Example: browser-based back-office work
Consider an agent that updates records in a vendor admin panel. Reading the record, finding missing fields, and drafting the update may be safe. Pressing "save" on a customer-visible change is different. If the UI has no undo path, that final action should usually require human approval.
The same pattern applies to refunds, permission changes, data exports, and compliance submissions. The agent can do the legwork; the human owns the irreversible boundary.
Action lanes I use
- Green: read/search/summarize
- Yellow: low-risk changes with audits
- Red: explicit human approval (money/data/permissions/legal)
If everything is "green," incident probability rises quickly.
Designing checkpoints
A good checkpoint should show what the agent is about to do, which evidence it used, what will change after confirmation, whether the action can be undone, and what the fallback is if the action fails.
"Approve?" is too vague. The reviewer needs enough context to make a fast, confident decision.
Where checkpoints are not optional
Payments, refunds, data deletion, permission changes, compliance submissions, legal submissions, healthcare, and safety-critical operations need human checkpoints.
Logging I want by default
For every meaningful action, I want a trace of the observed screen state, selected action, tool or input used, result observed after the action, and human approval record when applicable.

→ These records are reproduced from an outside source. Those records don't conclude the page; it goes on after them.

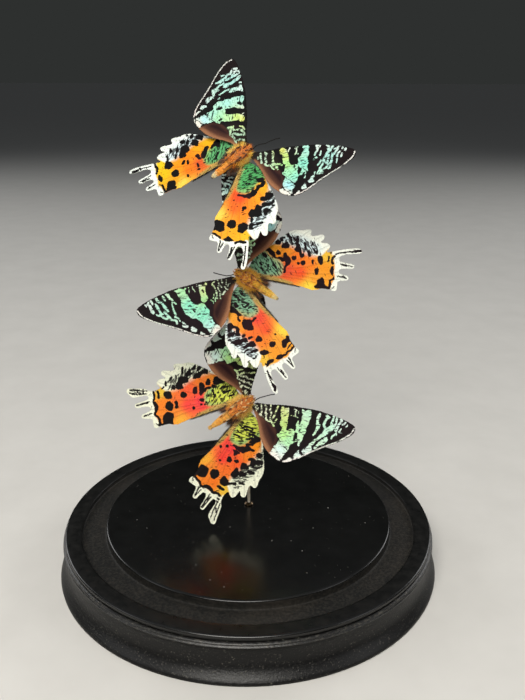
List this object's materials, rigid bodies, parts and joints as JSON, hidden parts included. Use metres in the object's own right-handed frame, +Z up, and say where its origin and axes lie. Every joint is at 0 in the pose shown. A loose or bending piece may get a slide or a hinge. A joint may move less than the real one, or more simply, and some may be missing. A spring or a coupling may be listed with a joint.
{
  "type": "mounted moths on a dome base",
  "caption": "Dried moths with open wings, pinned one above another to a thin upright stem on a round black base with a ring groove for a glass dome.",
  "frame": {"origin": "centre of the base's flat underside", "axes": "+Z up along the stem, -Y towards the side that shows the moths' undersides, +X to the right seen from there"},
  "size_m": [0.1702, 0.1702, 0.2168],
  "materials": {
    "black_lacquer": "black lacquer, glossy on the plateau and satin on the turned edge",
    "brass": "aged drawn wire",
    "pin_steel": "bright drawn pin",
    "moth_fur": "matte dried fur",
    "antenna_horn": "matte dark thread",
    "wing_scales": "dry scales with bright bands, spots and white tails"
  },
  "bodies": {
    "root": {"dome_base": "black_lacquer", "stem_ferrule": "brass", "stem": "brass", "top_moth_pin": "pin_steel", "middle_moth_pin": "pin_steel", "bottom_moth_pin": "pin_steel", "top_moth_body": "moth_fur", "middle_moth_body": "moth_fur", "bottom_moth_body": "moth_fur", "top_moth_left_antenna": "antenna_horn", "top_moth_right_antenna": "antenna_horn", "middle_moth_left_antenna": "antenna_horn", "middle_moth_right_antenna": "antenna_horn", "bottom_moth_left_antenna": "antenna_horn", "bottom_moth_right_antenna": "antenna_horn", "top_moth_left_forewing": "wing_scales", "top_moth_right_forewing": "wing_scales", "top_moth_left_hindwing": "wing_scales", "top_moth_right_hindwing": "wing_scales", "middle_moth_left_forewing": "wing_scales", "middle_moth_right_forewing": "wing_scales", "middle_moth_left_hindwing": "wing_scales", "middle_moth_right_hindwing": "wing_scales", "bottom_moth_left_forewing": "wing_scales", "bottom_moth_right_forewing": "wing_scales", "bottom_moth_left_hindwing": "wing_scales", "bottom_moth_right_hindwing": "wing_scales"}
  },
  "joints": []
}
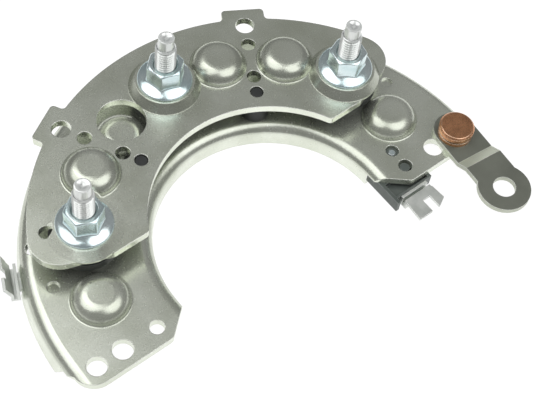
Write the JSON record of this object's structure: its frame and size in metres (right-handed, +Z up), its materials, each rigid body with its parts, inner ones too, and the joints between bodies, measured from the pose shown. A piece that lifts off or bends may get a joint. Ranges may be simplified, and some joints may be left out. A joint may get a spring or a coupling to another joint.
{
  "type": "alternator rectifier",
  "caption": "Horseshoe-shaped alternator rectifier: an upper and a lower plate with domed diode seats, threaded studs with flange nuts, a copper rivet and a connector strap.",
  "frame": {"origin": "common centre of the horseshoe's arcs, on the plane that the lower plate's rims stand on", "axes": "+Z up along the studs, +Y towards the closed side of the horseshoe, +X towards the end with the connector strap"},
  "size_m": [0.1182, 0.0901, 0.0315],
  "materials": {
    "sheet_metal": "satin, plated",
    "bright_zinc": "bright zinc",
    "strap_metal": "satin",
    "copper": "matte copper",
    "tinned_copper": "tinned",
    "moulding": "matte",
    "insulation": "matte",
    "resin": "matte"
  },
  "bodies": {
    "root": {"positive_plate": "sheet_metal", "negative_plate": "sheet_metal", "terminal_board": "moulding", "phase_bar_right": "tinned_copper", "phase_terminal_right": "tinned_copper", "phase_bar_middle": "tinned_copper", "phase_terminal_middle": "tinned_copper", "phase_bar_left": "tinned_copper", "phase_terminal_left": "tinned_copper", "positive_diode_1": "tinned_copper", "positive_sealing_1": "resin", "positive_diode_2": "tinned_copper", "positive_sealing_2": "resin", "positive_diode_3": "tinned_copper", "positive_sealing_3": "resin", "negative_diode_1": "tinned_copper", "negative_sealing_1": "resin", "negative_diode_2": "tinned_copper", "negative_sealing_2": "resin", "negative_diode_3": "tinned_copper", "negative_sealing_3": "resin", "mounting_studs": "bright_zinc", "flange_nuts": "bright_zinc", "insulating_spacer_1": "insulation", "insulating_washer_1": "insulation", "insulating_spacer_2": "insulation", "insulating_washer_2": "insulation", "insulating_spacer_3": "insulation", "insulating_washer_3": "insulation", "peg_spacer_left": "insulation", "peg_spacer_right": "insulation", "locating_pin": "bright_zinc", "contact_rivet": "copper", "connector_strap": "strap_metal"}
  },
  "joints": []
}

This is partly for debugging, but it is also for trust. If users cannot reconstruct what the agent did, they will either over-trust it or stop using it.
When autonomy is reasonable
More autonomy is reasonable when the task is reversible, low impact, repetitive, and easy to verify. Summarizing a dashboard or collecting links can be mostly autonomous. Changing a production permission should not be.
The line can move over time as evals, auditability, and product confidence improve. It should move deliberately, not because the demo looked smooth.
Product copy matters too
The UI should not imply more autonomy than the system can safely provide. I prefer labels like "draft update," "prepare refund," or "review permission change" over vague labels like "complete task." The label should tell the user whether the agent is preparing work or committing work.
This sounds small, but it shapes trust. Users are more comfortable supervising an agent when the product is honest about what still needs human judgment.
Trend signals behind this note
- Google announced AI Mode and Project Mariner updates on May 20, 2025: Google Search AI Mode update.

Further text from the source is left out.